→ **Description of the task**
Only the lines from the line with "i / flute_count)" through the line with "points = [vertex.co" should be copied, exactly as they appear, with both ends kept.

Saved entries
/---

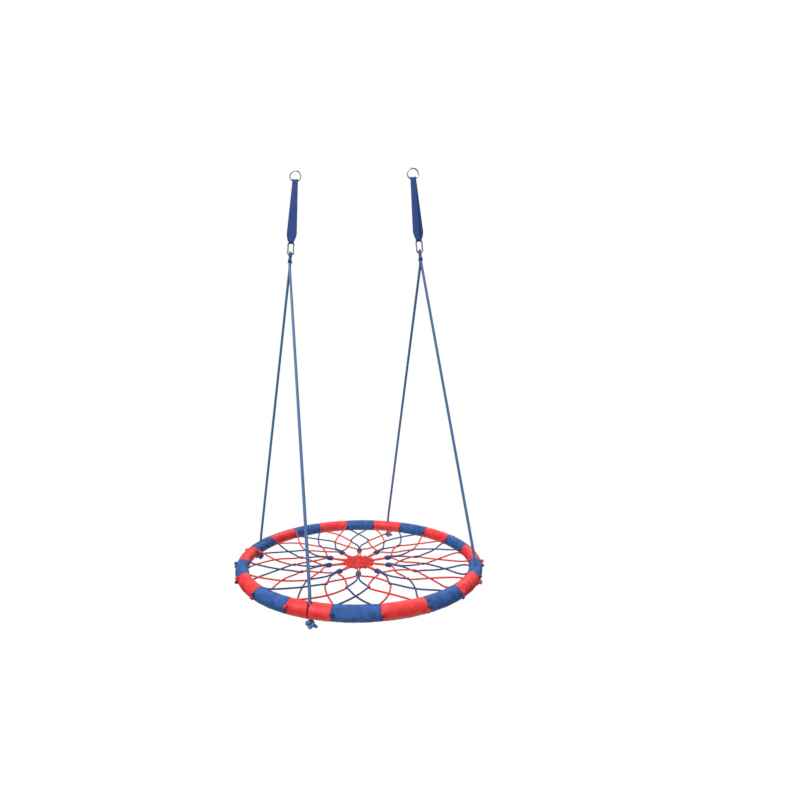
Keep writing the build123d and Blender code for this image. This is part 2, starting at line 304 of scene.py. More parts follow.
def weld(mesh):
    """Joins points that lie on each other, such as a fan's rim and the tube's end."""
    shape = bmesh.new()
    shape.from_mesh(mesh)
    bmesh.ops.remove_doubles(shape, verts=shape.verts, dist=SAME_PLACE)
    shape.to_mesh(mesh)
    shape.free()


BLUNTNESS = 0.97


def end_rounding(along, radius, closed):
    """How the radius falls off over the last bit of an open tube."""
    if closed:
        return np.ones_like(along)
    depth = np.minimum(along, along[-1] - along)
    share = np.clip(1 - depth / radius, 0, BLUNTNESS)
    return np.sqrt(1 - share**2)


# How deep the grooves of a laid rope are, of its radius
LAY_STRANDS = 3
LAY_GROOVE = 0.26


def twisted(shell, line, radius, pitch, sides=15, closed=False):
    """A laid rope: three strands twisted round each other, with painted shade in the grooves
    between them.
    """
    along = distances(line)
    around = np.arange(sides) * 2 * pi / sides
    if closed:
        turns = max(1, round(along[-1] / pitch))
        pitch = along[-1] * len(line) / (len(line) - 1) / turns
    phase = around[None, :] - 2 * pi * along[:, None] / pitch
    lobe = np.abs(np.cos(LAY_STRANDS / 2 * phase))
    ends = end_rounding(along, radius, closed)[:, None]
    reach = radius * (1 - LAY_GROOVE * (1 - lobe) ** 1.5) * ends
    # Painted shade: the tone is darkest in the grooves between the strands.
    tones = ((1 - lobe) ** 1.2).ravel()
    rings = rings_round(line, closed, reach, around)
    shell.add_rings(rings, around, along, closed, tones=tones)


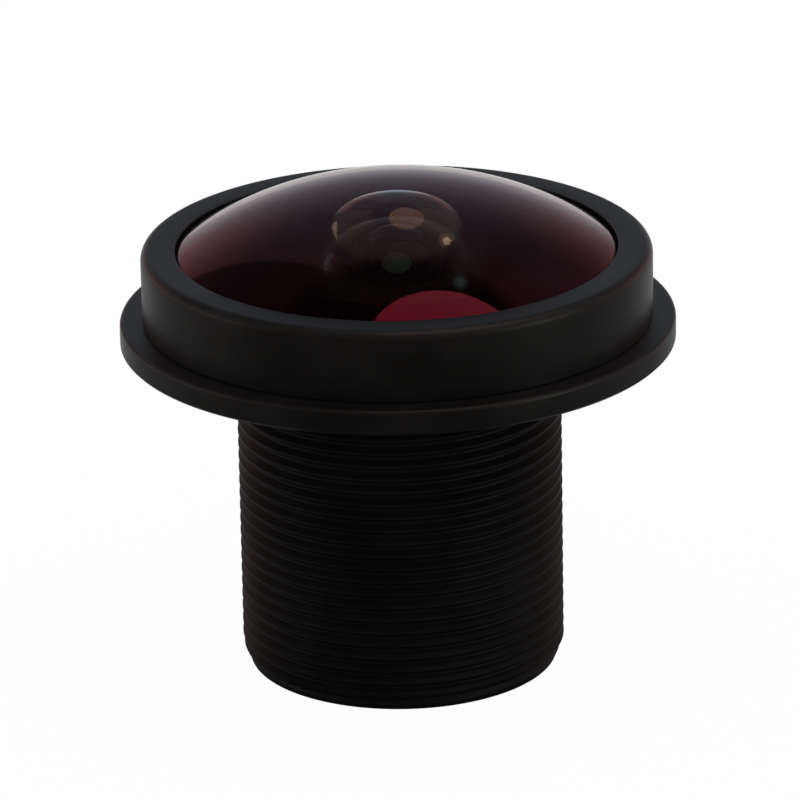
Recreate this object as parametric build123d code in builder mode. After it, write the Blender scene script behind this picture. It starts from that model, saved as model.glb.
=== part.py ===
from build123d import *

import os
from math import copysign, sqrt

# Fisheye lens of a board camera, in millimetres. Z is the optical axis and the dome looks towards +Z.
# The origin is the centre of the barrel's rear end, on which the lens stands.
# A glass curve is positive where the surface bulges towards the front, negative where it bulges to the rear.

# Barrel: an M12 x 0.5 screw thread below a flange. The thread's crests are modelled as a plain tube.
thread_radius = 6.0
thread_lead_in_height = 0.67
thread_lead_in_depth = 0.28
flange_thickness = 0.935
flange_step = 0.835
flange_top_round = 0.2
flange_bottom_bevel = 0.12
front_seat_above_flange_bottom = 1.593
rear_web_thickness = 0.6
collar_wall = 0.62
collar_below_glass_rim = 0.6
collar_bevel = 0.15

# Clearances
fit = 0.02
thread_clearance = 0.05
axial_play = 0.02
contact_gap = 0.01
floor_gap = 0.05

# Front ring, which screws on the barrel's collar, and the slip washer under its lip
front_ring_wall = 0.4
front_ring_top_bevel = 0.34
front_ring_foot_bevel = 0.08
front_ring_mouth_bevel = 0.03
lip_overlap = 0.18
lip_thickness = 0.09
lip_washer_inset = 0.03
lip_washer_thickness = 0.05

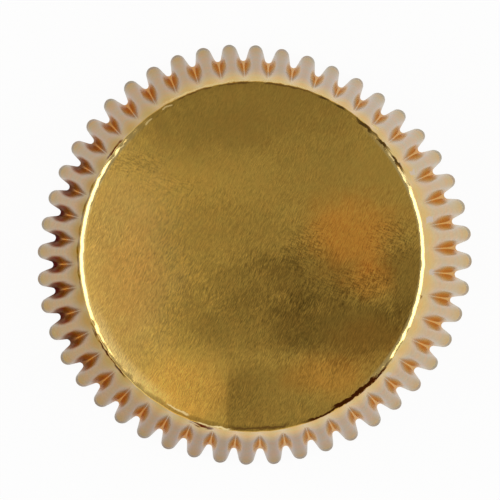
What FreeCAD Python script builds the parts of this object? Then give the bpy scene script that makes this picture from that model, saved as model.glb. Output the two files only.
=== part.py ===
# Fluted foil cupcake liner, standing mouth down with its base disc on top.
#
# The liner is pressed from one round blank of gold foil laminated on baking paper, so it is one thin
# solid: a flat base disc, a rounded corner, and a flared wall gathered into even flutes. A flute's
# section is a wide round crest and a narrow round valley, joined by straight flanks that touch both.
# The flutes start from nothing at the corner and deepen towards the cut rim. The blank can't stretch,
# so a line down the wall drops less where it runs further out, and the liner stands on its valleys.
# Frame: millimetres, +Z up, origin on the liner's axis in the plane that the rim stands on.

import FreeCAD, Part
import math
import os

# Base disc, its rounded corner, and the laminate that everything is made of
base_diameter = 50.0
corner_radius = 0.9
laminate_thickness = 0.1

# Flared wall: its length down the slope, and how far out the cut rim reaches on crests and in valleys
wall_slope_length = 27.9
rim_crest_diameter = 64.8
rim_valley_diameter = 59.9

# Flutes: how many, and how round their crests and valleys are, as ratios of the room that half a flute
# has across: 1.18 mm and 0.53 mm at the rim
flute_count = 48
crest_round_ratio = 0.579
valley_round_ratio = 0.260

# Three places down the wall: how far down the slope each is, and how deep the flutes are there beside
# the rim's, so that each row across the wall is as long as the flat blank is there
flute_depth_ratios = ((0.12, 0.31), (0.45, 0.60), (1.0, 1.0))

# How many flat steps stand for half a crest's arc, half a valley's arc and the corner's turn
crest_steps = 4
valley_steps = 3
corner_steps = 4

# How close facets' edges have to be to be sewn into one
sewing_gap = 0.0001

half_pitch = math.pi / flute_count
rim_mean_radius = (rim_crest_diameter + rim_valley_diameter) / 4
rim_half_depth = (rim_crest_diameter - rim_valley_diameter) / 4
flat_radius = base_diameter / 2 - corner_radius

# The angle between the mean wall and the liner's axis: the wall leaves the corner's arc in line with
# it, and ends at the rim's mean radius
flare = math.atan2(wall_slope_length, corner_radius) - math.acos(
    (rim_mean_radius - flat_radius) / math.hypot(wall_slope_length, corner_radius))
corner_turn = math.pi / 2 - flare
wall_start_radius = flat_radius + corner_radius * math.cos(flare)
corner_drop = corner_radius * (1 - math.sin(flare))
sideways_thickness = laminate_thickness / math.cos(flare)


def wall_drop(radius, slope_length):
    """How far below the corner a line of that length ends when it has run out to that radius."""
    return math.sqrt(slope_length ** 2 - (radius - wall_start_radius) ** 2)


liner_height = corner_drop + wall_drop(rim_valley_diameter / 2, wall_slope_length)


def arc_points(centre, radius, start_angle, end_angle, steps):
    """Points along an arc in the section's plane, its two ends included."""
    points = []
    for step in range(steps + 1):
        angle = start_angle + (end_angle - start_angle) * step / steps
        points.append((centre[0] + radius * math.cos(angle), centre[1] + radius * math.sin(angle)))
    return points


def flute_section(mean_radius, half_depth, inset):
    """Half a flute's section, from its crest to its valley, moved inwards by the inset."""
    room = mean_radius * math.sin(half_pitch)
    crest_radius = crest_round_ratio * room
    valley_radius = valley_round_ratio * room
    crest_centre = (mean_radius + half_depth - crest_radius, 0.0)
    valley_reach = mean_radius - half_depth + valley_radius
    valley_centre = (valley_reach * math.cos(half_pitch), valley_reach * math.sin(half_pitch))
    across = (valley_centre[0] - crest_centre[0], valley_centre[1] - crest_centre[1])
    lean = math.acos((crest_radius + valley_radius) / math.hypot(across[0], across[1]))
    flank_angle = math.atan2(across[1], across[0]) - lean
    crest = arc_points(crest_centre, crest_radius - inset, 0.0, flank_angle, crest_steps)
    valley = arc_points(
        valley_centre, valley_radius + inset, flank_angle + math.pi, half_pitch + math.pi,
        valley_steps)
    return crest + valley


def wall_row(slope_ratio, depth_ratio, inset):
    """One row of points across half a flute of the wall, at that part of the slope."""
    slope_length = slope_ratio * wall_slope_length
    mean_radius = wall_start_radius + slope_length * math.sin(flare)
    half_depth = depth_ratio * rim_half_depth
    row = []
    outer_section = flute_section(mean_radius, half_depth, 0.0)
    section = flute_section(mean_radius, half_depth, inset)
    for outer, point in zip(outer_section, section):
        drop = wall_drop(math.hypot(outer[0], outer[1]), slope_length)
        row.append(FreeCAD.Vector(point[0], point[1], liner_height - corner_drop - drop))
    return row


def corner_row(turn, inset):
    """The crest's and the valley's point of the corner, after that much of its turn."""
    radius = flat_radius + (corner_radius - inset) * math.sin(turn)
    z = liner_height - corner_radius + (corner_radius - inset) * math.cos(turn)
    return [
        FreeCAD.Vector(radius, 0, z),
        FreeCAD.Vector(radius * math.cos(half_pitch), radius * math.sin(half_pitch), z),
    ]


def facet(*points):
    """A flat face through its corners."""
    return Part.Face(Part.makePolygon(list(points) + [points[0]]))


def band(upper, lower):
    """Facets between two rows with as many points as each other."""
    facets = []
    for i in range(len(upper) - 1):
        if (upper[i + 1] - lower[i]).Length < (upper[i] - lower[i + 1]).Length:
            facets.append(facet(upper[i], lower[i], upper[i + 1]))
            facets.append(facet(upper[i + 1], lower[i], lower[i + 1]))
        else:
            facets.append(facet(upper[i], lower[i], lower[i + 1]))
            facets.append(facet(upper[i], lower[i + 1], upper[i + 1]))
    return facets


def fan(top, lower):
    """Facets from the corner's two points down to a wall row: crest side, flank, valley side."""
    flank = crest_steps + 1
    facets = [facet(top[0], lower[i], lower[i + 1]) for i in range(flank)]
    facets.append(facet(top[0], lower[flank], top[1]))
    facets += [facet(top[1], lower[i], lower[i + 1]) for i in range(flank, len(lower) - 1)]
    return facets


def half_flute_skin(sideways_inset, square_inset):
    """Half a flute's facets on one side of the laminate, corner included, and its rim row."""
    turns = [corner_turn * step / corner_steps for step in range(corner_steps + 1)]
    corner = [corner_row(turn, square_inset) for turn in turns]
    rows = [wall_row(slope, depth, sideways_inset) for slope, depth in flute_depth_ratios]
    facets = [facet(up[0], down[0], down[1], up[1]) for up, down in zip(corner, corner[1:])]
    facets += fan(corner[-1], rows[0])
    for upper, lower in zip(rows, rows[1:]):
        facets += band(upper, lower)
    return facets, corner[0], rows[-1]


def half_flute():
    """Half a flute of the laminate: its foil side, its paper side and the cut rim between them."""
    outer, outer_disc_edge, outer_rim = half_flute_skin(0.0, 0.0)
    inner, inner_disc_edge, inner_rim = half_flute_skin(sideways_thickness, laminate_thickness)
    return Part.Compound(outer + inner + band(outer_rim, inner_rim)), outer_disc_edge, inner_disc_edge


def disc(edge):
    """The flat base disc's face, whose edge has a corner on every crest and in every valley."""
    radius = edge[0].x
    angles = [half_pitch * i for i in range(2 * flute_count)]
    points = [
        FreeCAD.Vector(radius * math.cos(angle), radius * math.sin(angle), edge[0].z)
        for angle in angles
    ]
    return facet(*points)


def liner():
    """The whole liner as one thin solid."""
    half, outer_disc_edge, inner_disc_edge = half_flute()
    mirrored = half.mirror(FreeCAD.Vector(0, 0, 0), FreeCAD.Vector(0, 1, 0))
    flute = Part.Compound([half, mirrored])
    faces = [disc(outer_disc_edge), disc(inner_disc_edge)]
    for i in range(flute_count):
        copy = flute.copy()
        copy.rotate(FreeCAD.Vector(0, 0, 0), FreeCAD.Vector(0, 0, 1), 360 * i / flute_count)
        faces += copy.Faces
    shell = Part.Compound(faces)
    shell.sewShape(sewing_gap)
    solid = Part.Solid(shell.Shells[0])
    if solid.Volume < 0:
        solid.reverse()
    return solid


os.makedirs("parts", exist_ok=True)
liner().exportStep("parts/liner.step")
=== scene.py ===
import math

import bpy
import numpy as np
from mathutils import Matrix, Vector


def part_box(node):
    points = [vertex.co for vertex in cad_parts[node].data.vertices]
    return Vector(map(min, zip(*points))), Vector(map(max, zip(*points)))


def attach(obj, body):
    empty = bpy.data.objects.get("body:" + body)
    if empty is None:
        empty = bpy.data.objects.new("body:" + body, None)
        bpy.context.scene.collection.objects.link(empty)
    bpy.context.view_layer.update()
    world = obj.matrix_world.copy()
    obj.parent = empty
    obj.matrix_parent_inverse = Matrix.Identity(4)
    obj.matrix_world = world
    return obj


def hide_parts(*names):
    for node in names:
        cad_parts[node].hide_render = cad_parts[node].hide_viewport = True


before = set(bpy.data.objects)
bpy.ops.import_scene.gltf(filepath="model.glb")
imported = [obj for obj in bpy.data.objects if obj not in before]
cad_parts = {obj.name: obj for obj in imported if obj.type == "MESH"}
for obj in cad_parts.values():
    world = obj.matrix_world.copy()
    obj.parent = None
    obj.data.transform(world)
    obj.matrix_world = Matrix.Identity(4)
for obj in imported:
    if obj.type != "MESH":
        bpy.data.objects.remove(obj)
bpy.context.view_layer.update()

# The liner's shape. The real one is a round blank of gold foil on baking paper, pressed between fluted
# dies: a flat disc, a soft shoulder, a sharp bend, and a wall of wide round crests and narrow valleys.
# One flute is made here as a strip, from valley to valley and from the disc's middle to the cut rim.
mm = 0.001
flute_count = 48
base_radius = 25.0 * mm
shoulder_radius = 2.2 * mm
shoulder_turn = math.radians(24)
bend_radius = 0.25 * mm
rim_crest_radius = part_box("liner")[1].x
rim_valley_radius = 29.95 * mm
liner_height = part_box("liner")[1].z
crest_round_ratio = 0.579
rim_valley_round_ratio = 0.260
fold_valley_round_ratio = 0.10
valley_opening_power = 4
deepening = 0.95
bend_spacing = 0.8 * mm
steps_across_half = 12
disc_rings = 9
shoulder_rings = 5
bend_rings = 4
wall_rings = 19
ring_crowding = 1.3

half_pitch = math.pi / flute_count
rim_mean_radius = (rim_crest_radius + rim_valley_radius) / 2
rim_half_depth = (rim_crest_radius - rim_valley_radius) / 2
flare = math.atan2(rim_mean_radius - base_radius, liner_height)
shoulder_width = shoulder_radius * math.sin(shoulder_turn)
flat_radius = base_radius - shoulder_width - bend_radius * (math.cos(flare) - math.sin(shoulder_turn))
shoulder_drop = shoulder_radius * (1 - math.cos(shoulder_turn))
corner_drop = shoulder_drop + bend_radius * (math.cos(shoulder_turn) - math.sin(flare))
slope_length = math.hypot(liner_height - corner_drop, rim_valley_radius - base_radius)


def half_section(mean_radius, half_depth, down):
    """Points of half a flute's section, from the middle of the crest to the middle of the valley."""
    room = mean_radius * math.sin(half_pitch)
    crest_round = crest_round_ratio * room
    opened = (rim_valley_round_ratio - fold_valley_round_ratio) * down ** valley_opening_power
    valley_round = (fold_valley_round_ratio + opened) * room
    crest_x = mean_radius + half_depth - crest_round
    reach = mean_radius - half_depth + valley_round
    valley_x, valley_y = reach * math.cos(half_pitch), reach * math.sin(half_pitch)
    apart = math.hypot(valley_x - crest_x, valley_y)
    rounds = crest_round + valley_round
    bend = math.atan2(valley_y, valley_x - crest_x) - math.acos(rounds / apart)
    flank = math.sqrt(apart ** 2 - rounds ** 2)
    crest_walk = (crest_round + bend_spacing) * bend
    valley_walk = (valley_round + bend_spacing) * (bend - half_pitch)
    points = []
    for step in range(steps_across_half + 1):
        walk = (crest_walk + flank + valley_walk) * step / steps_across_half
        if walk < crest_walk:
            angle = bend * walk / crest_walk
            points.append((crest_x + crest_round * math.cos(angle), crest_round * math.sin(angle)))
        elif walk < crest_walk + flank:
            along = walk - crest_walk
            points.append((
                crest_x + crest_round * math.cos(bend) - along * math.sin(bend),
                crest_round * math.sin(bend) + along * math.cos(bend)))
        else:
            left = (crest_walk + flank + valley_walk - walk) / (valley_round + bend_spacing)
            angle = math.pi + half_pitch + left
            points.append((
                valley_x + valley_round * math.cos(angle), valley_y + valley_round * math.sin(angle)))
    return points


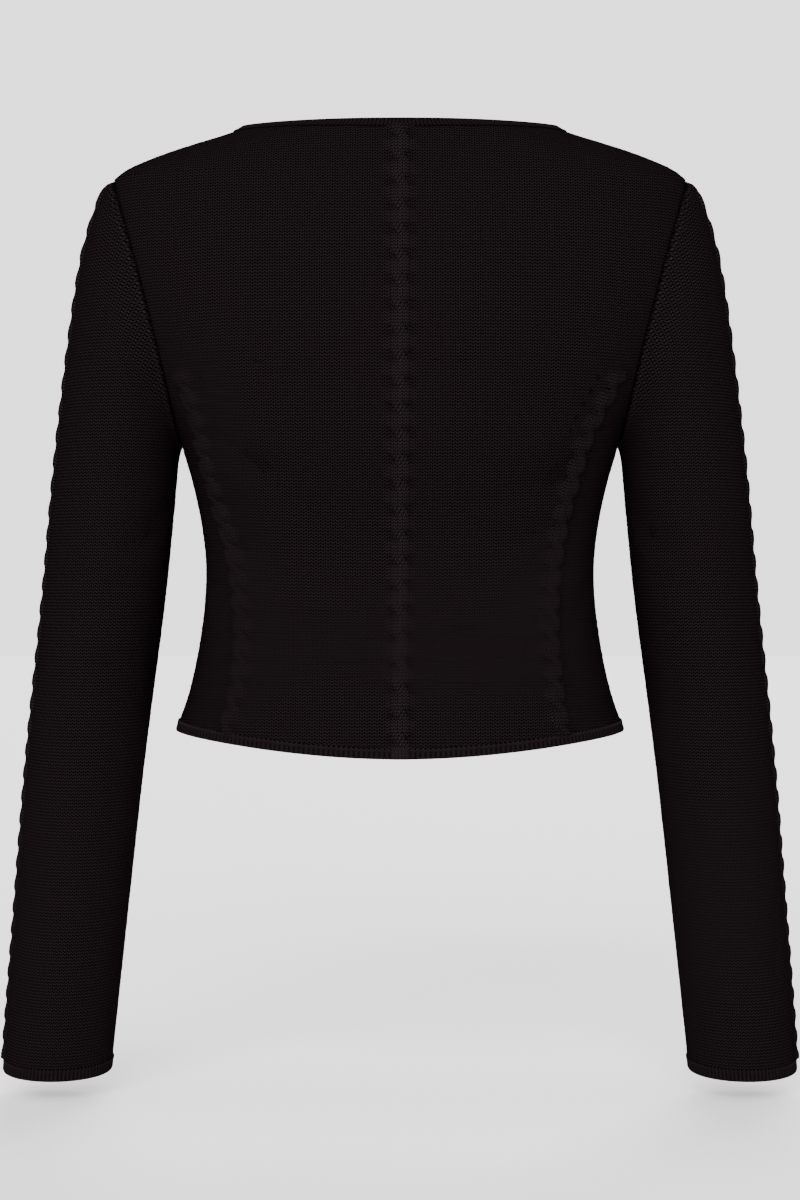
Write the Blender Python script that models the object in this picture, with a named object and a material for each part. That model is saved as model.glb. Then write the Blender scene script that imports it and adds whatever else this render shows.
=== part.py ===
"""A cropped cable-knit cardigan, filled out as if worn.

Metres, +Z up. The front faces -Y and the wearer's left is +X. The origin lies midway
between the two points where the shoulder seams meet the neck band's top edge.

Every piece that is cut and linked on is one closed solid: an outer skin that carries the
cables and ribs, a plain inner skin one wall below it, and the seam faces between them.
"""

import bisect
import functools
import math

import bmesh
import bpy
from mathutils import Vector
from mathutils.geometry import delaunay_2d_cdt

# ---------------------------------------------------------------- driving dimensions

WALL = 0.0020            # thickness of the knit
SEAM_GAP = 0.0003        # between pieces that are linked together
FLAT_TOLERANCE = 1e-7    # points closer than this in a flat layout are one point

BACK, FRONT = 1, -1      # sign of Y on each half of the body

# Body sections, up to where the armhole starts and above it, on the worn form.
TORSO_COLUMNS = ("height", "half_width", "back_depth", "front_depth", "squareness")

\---

→ **Result of the task**
        copy.rotate(FreeCAD.Vector(0, 0, 0), FreeCAD.Vector(0, 0, 1), 360 * i / flute_count)
        faces += copy.Faces
    shell = Part.Compound(faces)
    shell.sewShape(sewing_gap)
    solid = Part.Solid(shell.Shells[0])
    if solid.Volume < 0:
        solid.reverse()
    return solid


os.makedirs("parts", exist_ok=True)
liner().exportStep("parts/liner.step")
=== scene.py ===
import math

import bpy
import numpy as np
from mathutils import Matrix, Vector


def part_box(node):
    points = [vertex.co for vertex in cad_parts[node].data.vertices]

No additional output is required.